Mckinney Courier-gazette > News
McKinney sticks to incremental rise in water rates
Per its latest discussions with North Texas Municipal Water District officials, and in step with other member cities, McKinney knows water rates are going up and there's not much anyone can do about it.
Charles McKissick and Joe Joplin of the NTMWD on Monday spoke to the McKinney City Council about what methods, if any, could help assuage the rate hiking. But state legislature, a protested boundary redrawing and zebra mussels have left few options.
"There have been some very volatile meetings because of this...The staff and board of directors share your frustration," McKissick told the council, referring mainly to a pump station straddling the Texas-Oklahoma line that's forcing the district to build a $300 million pipeline extension.

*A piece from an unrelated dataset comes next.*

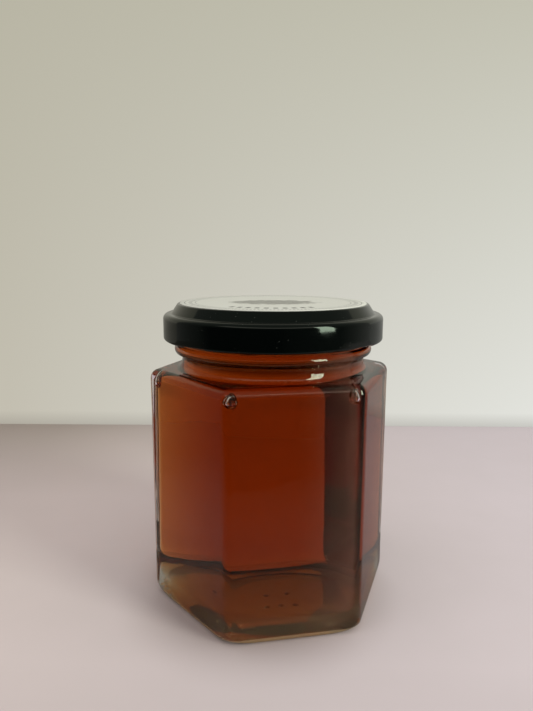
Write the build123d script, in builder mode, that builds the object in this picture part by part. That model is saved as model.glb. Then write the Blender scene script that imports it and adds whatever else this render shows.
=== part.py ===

The water district projects a 21-cent-per-1,000-gallon raise from last year's water cost, and about 18 cents of that is due in some way to the zebra mussels, McKissick said. When FY 2013 starts Oct. 1, the cost of water to 13 member cities and 41 nonmember customers will increase by about 14 percent.
The hikes are to help the water district pay for the pipeline, a 46-mile extension from Lake Texoma on the Red River to the water district's treatment plant south of Lavon Lake in Wylie. The district got about 28 percent of its water from Texoma before zebra mussels infested it and the Lacey Act, which forbids pumping invasive species across state line, shut the source down in hopes of preventing their spread into the Trinity River System.
One solution would be to get the state line back to where it reportedly was on earlier surveyed maps, which would put the pump station in Texas and eliminate the Lacey Act's effect.
City, state and district officials in recent years tried to convince the U.S. Army Corps of Engineers to re-survey the line in question, but McKissick said the Corps cannot find the original map on which the previous state line is drawn.
"It's a 30-foot mistake," Joplin said.
And one soon to be felt by cities like McKinney, which on Tuesday approved its FY 2013 budget to include a 2.5 percent increase in water rates (total water and sewer fees), the first of a five-year span of similar hikes. That will force the average residential customer to pay about $2 more a month this coming year, and a little more than $10 a month by the fifth year.
"We do have a significant fund balance right now and that's part of the reason why we're not suggesting to take a full rate increase to the citizens today, but rather utilize some of the fund balance that we have to mitigate that to the extent we possibly can and adjust annually as we go forward," City Manager Jason Gray told the council.
Other member cities are opting for larger rate increases of 10 to 15 percent this fiscal year, including Richardson which recently approved a 13 percent increase in its budget. Like McKinney plans to do, Frisco has absorbed rate increases in recent years to minimize the impact on its citizens, the Dallas Morning News reported earlier this month.
Gray emphasized the city's desire to maintain a "healthy fund balance reserve," as did Mayor Brian Loughmiller, who said the city won't benefit tax-wise from current and impending economic developments for at least a year or two. But more significant rate hikes are likely yet to come.
"There will be a time when we'll have to increase the fees, there's really no question in my mind about that," Gray said. "The question is when and how much."
At-large Councilman Roger Harris said that though the 2.5 percent jump may seem relatively insignificant to homeowners, "to large consuming businesses it's a substantial impact" that "certainly increases the cost of doing business in McKinney."
And Joplin said costs should start leveling off over the next 10 years, but Harris asked whether pipeline operation in future years - dealing with an almost inevitable spread of zebra mussels - would keep the rates high.
"I'm not so sure anybody knows where we're going to be," he said. "I'm not confident that we fully understand the cost of maintaining the water system if and when we have the zebra mussel issue to deal with."
Since 2006, the NTMWD has spent about $586 million on projects necessary "to take care of our growth and our water needs," McKissick said; thus, the pipeline extension is just one reason costs are going up. Expanding its number of water sources, building new plants and replacing 40-year-old infrastructure are already musts for rising rates.
The water district will continue to factor in the area's projected growth when determining its rates until "all cities are fully grown" and there "won't be need for capital like there is now," Joplin said.
"It doesn't serve anyone to have the lowest rate if you don't have the capacity to keep the water running, so there's a balance there," he said. "And I think we do a pretty good job of it."
The pipeline allows the water district to compartmentalize the water supply and avoid contamination of Lavon Lake and all other district water sources. It's been in the district's capital budget for about five years, the state line and zebra mussel issues have just forced its construction sooner and quicker than desired.
Each year member cities put off large rate increases, the harder it will be to take money from citizens when it's absolutely necessary, Gray said. They have to deal with the situation at some point.
"It's a tough pill to swallow," District 4 Councilman Ray Ricchi said. "But I don't think we have any other choice."